А кроме картин музей заполняли модели скульптур, они были и в залах, и во дворе усадьбы, чудом сохранившейся в центре города. Нечто подобное видел я во дворе музея Родена в Париже.

Поразило количество монументов, больших и малых. Под небом двора я увидел витражи, мозаики, эмали, бронзовые статуи, о которых прежде не имел представления. А они между тем украшали площади и здания многих городов. Да и в Москве, как выяснилось, набралось к тому времени немало. Но еще больше должно было появиться в самое ближайшее время.

Тут были изваяния, которые никто не видел и не описал. Зигзаг молнии напомнил мне обелиск "Освобождение Европы". В его основании стоят русские церкви, стены и башни Кремля.

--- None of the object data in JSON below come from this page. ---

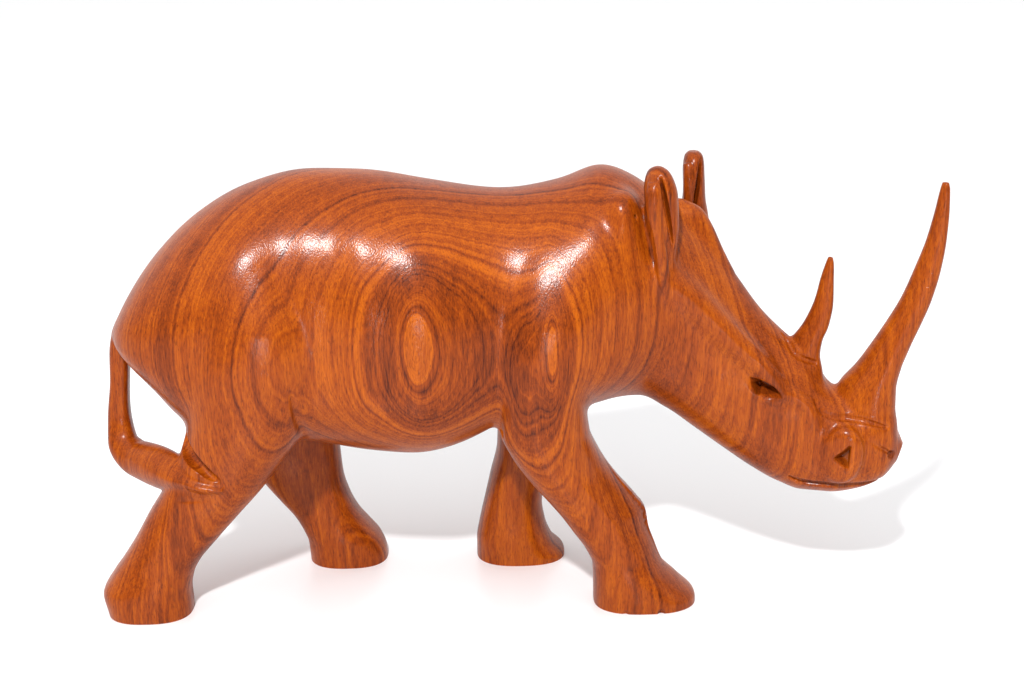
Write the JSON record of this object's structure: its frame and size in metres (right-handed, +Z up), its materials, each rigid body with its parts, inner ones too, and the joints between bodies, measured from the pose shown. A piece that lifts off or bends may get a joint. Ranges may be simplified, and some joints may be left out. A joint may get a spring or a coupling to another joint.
{
  "type": "carved rhinoceros figurine",
  "caption": "Carved and polished wooden rhinoceros in mid stride, head turned to its right, tail looped onto its right hind leg.",
  "frame": {"origin": "centre of the bounding box on X and Y, with the four soles at Z = 0", "axes": "+X the way the animal walks, +Y to the animal's left, +Z up"},
  "size_m": [0.2798, 0.081, 0.1498],
  "materials": {
    "wood": "hand carved and polished to a satin gloss"
  },
  "bodies": {
    "root": {"rhinoceros": "wood"}
  },
  "joints": []
}
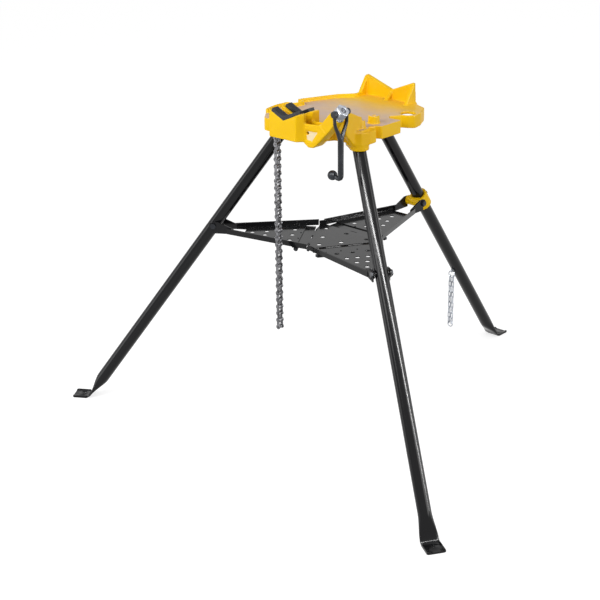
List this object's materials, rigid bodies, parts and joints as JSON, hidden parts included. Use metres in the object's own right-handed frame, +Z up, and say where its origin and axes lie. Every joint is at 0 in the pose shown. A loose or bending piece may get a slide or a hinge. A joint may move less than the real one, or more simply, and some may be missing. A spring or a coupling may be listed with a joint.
{
  "type": "tripod pipe vise stand",
  "caption": "Folding tripod stand with a cast work table, a chain vise with V jaws and a crank nut, a rear pipe rest, bender posts and a perforated tool tray that braces the tube legs.",
  "frame": {"origin": "on the floor, under the middle of the bounding box of the opened stand", "axes": "+Z up; -Y towards the jaws and the two front legs, +Y towards the rear leg; +X towards the side of the crank nut"},
  "size_m": [1.314, 1.1932, 0.9306],
  "materials": {
    "yellow_paint": "glossy yellow enamel on a rough casting",
    "black_paint": "semi-gloss black enamel on steel tube and sheet",
    "black_iron": "black oxide on forged steel",
    "chain_steel": "oiled bright steel",
    "zinc_plate": "zinc plated steel"
  },
  "bodies": {
    "vise_base": {"base_casting": "yellow_paint", "front_jaw": "black_iron", "rear_jaw": "black_iron", "jaw_screws": "zinc_plate", "leg_pivot_pins": "zinc_plate", "leg_pivot_clips": "zinc_plate", "chain_screw": "chain_steel", "screw_eye_pin": "chain_steel", "seat_washer": "zinc_plate", "run_outer_plates": "chain_steel", "run_inner_plates": "chain_steel", "run_pins": "chain_steel", "run_rollers": "chain_steel"},
    "nut": {"chain_nut": "zinc_plate", "crank_pivot_pins": "black_iron"},
    "crank": {"crank_handle": "black_iron", "crank_ball": "black_iron"},
    "free_chain": {"chain_outer_plates": "chain_steel", "chain_inner_plates": "chain_steel", "chain_pins": "chain_steel", "chain_rollers": "chain_steel"},
    "right_leg": {"right_front_leg": "black_paint", "right_pivot_sleeve": "black_paint"},
    "left_leg": {"left_front_leg": "black_paint", "left_pivot_sleeve": "black_paint"},
    "rear_leg_set": {"rear_leg": "black_paint", "rear_leg_collar": "yellow_paint", "collar_bolt": "zinc_plate", "transport_eye": "zinc_plate"},
    "transport_set": {"transport_ring": "zinc_plate", "transport_chain": "zinc_plate", "transport_end_ring": "zinc_plate"},
    "hub": {"tray_hub": "black_paint", "hub_hinge_pins": "zinc_plate"},
    "right_arm": {"right_tray_arm": "black_paint", "right_arm_leaf": "black_paint", "right_leaf_rod": "zinc_plate", "right_arm_bolts": "zinc_plate"},
    "left_arm": {"left_tray_arm": "black_paint", "left_arm_leaf": "black_paint", "left_leaf_rod": "zinc_plate", "left_arm_bolts": "zinc_plate"},
    "rear_arm": {"rear_tray_arm": "black_paint", "rear_arm_leaf": "black_paint", "rear_leaf_rod": "zinc_plate", "rear_arm_bolts": "zinc_plate"}
  },
  "joints": [
    {"name": "nut_turn", "type": "hinge", "parent": "vise_base", "child": "nut", "pos_m": [0.1515, -0.34539, 0.91], "axis": [0.6782, 0, 0.7349], "range_deg": [-15, 0]},
    {"name": "crank_swing", "type": "hinge", "parent": "nut", "child": "crank", "pos_m": [0.1515, -0.34539, 0.91], "axis": [0, 1, 0], "range_deg": [-150, 0]},
    {"name": "chain_swing", "type": "hinge", "parent": "vise_base", "child": "free_chain", "pos_m": [-0.05858, -0.34539, 0.83221], "axis": [0, 1, 0], "range_deg": [0, 18]},
    {"name": "rear_leg_fold", "type": "hinge", "parent": "vise_base", "child": "rear_leg_set", "pos_m": [0, -0.02639, 0.812], "axis": [-1, 0, 0], "range_deg": [0, 27.63]},
    {"name": "right_leg_fold", "type": "hinge", "parent": "vise_base", "child": "right_leg", "pos_m": [0.1199, -0.24447, 0.812], "axis": [0.5358, 0.8443, 0], "range_deg": [0, 33]},
    {"name": "left_leg_fold", "type": "hinge", "parent": "vise_base", "child": "left_leg", "pos_m": [-0.1199, -0.24447, 0.812], "axis": [0.5358, -0.8443, 0], "range_deg": [0, 33]},
    {"name": "tray_lift", "type": "slide", "parent": "vise_base", "child": "hub", "axis": [0, 0, 1], "range_m": [0, 0.21903]},
    {"name": "transport_swing", "type": "hinge", "parent": "rear_leg_set", "child": "transport_set", "pos_m": [0, 0.32861, 0.276], "axis": [-1, 0, 0], "range_deg": [-25, 25]},
    {"name": "right_arm_fold", "type": "hinge", "parent": "hub", "child": "right_arm", "pos_m": [0.06043, -0.20674, 0.5085], "axis": [0.5358, 0.8443, 0], "range_deg": [0, 77.2]},
    {"name": "left_arm_fold", "type": "hinge", "parent": "hub", "child": "left_arm", "pos_m": [-0.06043, -0.20674, 0.5085], "axis": [0.5358, -0.8443, 0], "range_deg": [0, 77.2]},
    {"name": "rear_arm_fold", "type": "hinge", "parent": "hub", "child": "rear_arm", "pos_m": [0, -0.12139, 0.5085], "axis": [-1, 0, 0], "range_deg": [0, 69.24]}
  ],
  "couplings": [
    {"joint": "right_leg_fold", "follows": "rear_leg_fold", "ratio": 1.1944},
    {"joint": "left_leg_fold", "follows": "rear_leg_fold", "ratio": 1.1944},
    {"joint": "tray_lift", "follows": "rear_leg_fold", "m_per_rad": 0.45418},
    {"joint": "right_arm_fold", "follows": "rear_leg_fold", "ratio": 2.794},
    {"joint": "left_arm_fold", "follows": "rear_leg_fold", "ratio": 2.794},
    {"joint": "rear_arm_fold", "follows": "rear_leg_fold", "ratio": 2.5059}
  ]
}
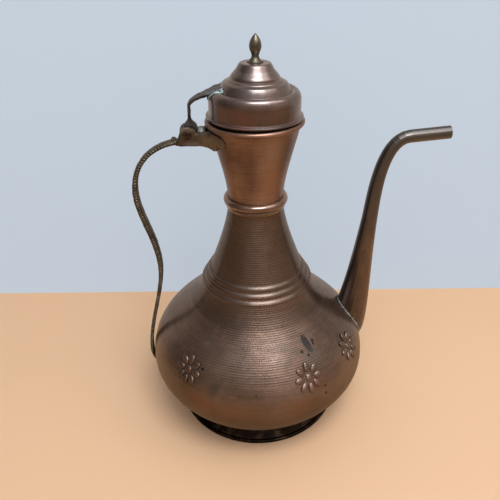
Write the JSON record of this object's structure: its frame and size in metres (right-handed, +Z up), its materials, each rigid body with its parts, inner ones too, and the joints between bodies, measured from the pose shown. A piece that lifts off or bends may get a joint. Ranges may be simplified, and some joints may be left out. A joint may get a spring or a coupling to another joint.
{
  "type": "lidded copper ewer",
  "caption": "Bellied copper water ewer with a swan-neck spout, brass strap handle, embossed rosettes and a domed lid hinged to the handle",
  "frame": {"origin": "on the axis of the round body, in the plane that the foot stands on", "axes": "+Z up along the body's axis, +X toward the spout, -X toward the handle and the lid's hinge, +Y completes the right-handed frame"},
  "size_m": [0.2485, 0.189, 0.325],
  "materials": {
    "body copper": "satin",
    "neck copper": "satin",
    "lid copper": "satin",
    "foot copper": "satin",
    "spout copper": "satin",
    "handle brass": "satin",
    "saddle brass": "satin",
    "arm brass": "satin",
    "finial brass": "satin",
    "solder": "satin",
    "verdigris solder": "satin",
    "iron": "satin"
  },
  "bodies": {
    "jug": {"foot_ring": "foot copper", "base_plate": "foot copper", "belly_shell": "body copper", "neck_cone": "body copper", "neck_collar": "neck copper", "neck_funnel": "neck copper", "rim_wire": "iron", "spout_tube": "spout copper", "spout_solder": "solder", "handle": "handle brass", "handle_solder": "solder", "neck_saddle": "saddle brass", "saddle_solder": "solder", "hinge_pin": "foot copper"},
    "lid": {"lid_shell": "lid copper", "lid_sleeve": "lid copper", "finial": "finial brass", "finial_nut": "iron", "lid_arm": "arm brass", "arm_solder": "verdigris solder"}
  },
  "joints": [
    {"name": "lid_hinge", "type": "hinge", "parent": "jug", "child": "lid", "pos_m": [-0.0496, 0, 0.2584], "axis": [0, -1, 0], "range_deg": [0, 105]}
  ]
}
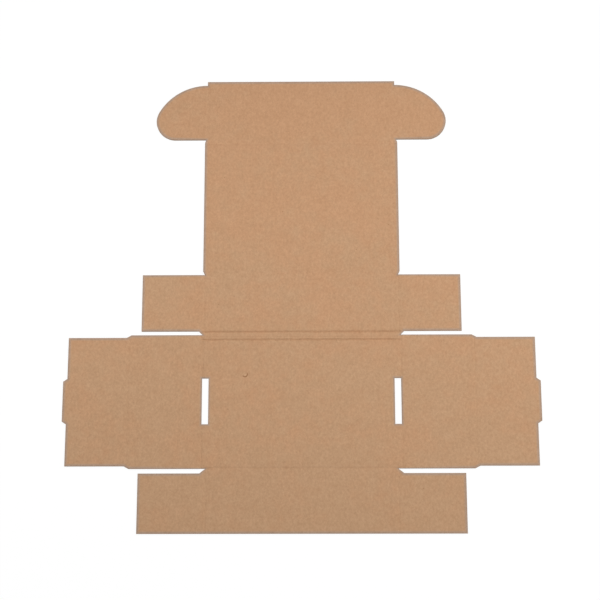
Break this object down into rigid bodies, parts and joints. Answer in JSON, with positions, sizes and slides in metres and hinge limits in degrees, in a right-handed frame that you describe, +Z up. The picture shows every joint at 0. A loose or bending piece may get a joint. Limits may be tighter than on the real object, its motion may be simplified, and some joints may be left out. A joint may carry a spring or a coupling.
{
  "type": "flat corrugated mailer box blank",
  "caption": "Flat die-cut corrugated board mailer box, unfolded: creased panels, rounded tuck ears, dust flaps, roll-over side walls with locking tabs and slots.",
  "frame": {"origin": "middle of the sheet's outline, on its underside", "axes": "+X across the sheet to the right-hand locking tab, +Y from the front wall to the tuck flap, +Z up out of the inside face, where the creases are pressed"},
  "size_m": [0.5682, 0.5546, 0.003],
  "materials": {
    "kraft_board": "matte brown kraft liner on corrugated board"
  },
  "bodies": {
    "root": {"blank": "kraft_board"}
  },
  "joints": []
}
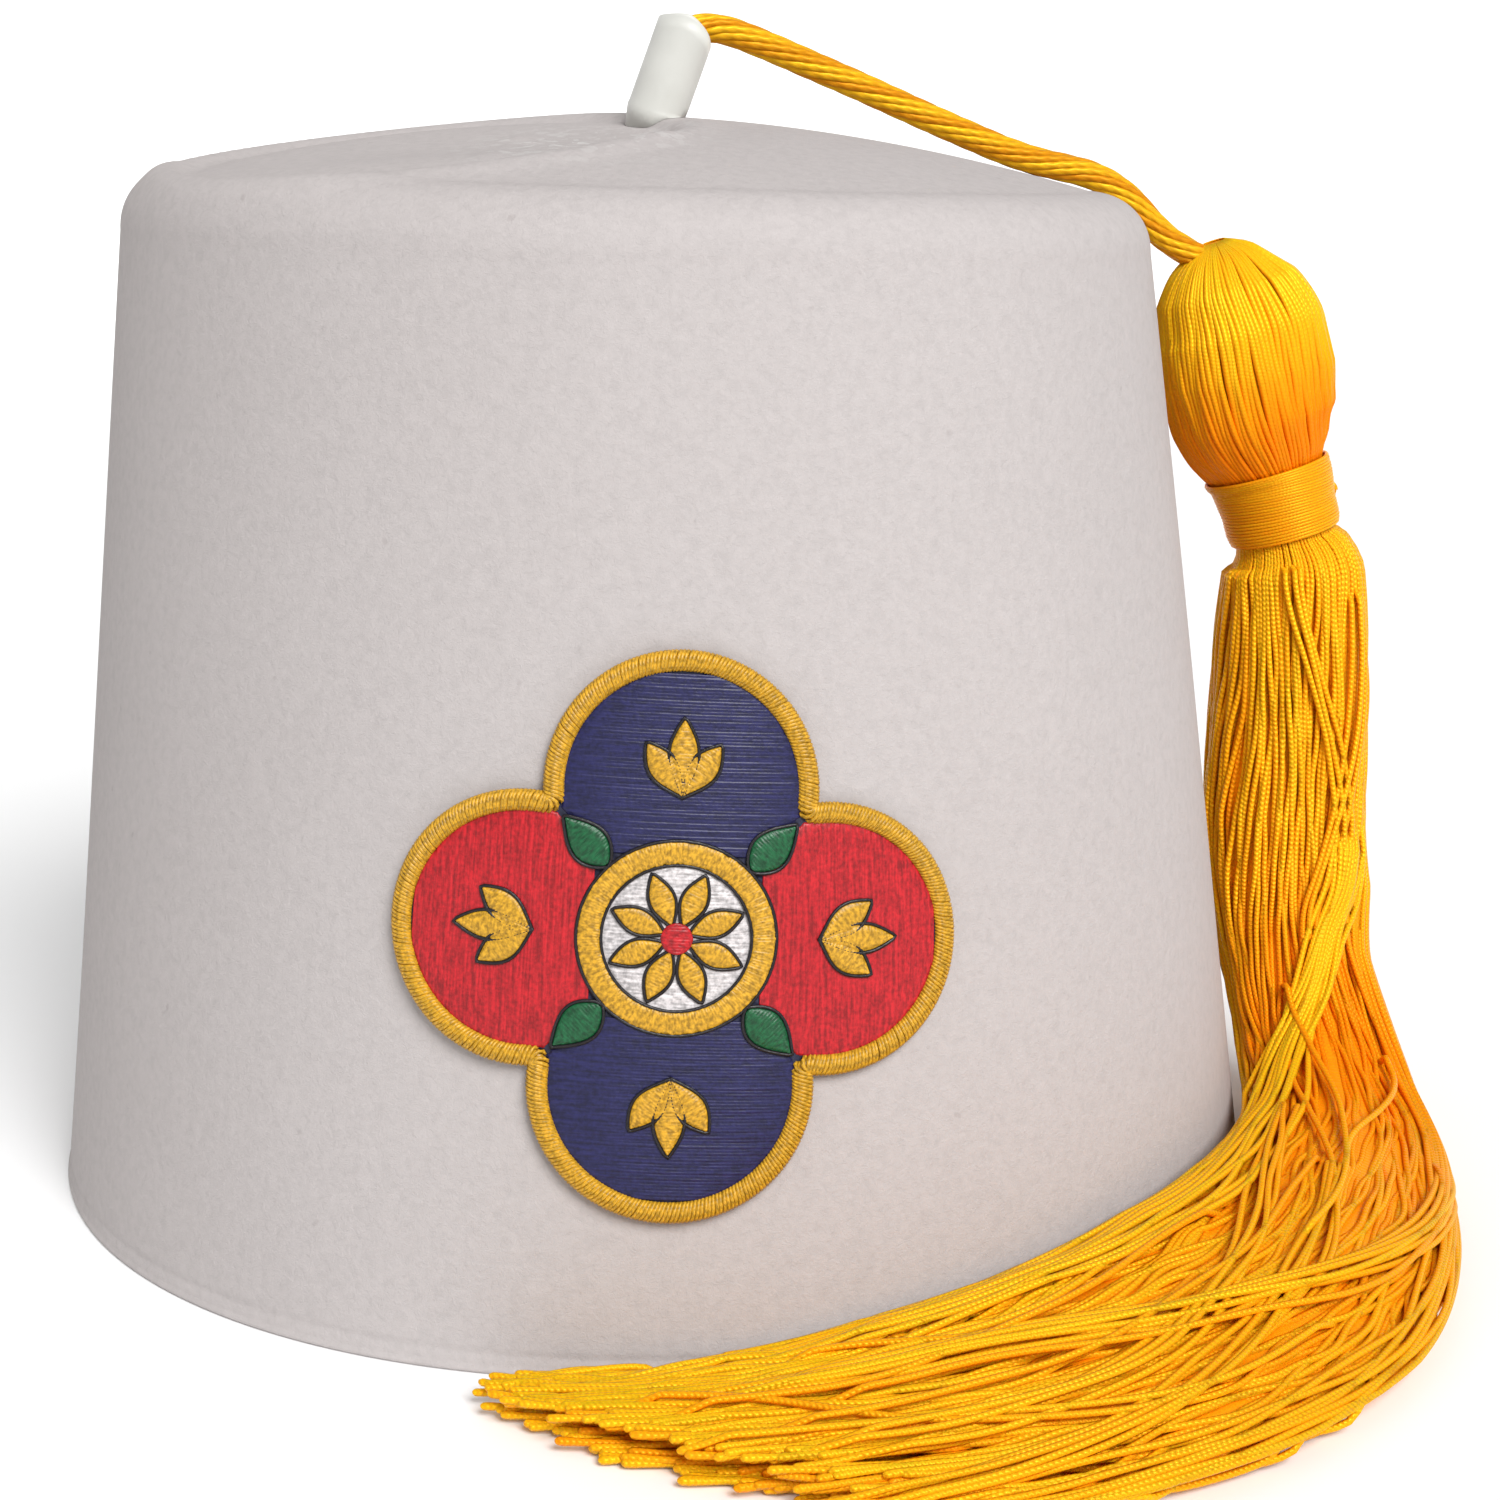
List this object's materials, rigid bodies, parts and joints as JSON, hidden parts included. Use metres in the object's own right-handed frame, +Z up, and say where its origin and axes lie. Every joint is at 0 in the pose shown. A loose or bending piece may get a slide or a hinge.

А на них громоздятся знаменитые храмы и дворцы континента, которые спасла Россия во Второй мировой войне. Сюда в сад попала миниатюрная "Трагедия народа", фонарь и фрагмент венка зала Славы, тогда еще не появившиеся на Поклонной горе.

У ограды двора сиял позолотой, размахнув крылья, двуглавый орел. Вот-вот его должны были водрузить на башню "Белого дома" на место разрушенных часов. В саду между деревьями на каменных подставках возвышались два разных «Колумба». Один предназначался Испании. Другой Америке. В большом зале особняка распростерся макет детского парка, который так понравился Ельцину. Вот-вот должны были начаться земляные работы в Нижних Мневниках. Бронзовый миниатюрный Георгий Победоносец поражал дракона и рубил ракеты «Першинг» и «СС-20», побеждая самое большое зло ХХ века. Один такой Георгий уже к тому времени стоял перед штаб-квартирой ООН. Другой — рубил оружие вермахта и готов был занять место на Поклонной горе. Я понял, мне есть, о чем писать. И не догадывался, что вместе с этим придется отбивать удары и опровергать ложь, которая была готова обрушиться на голову ничего не подозревавшего автора.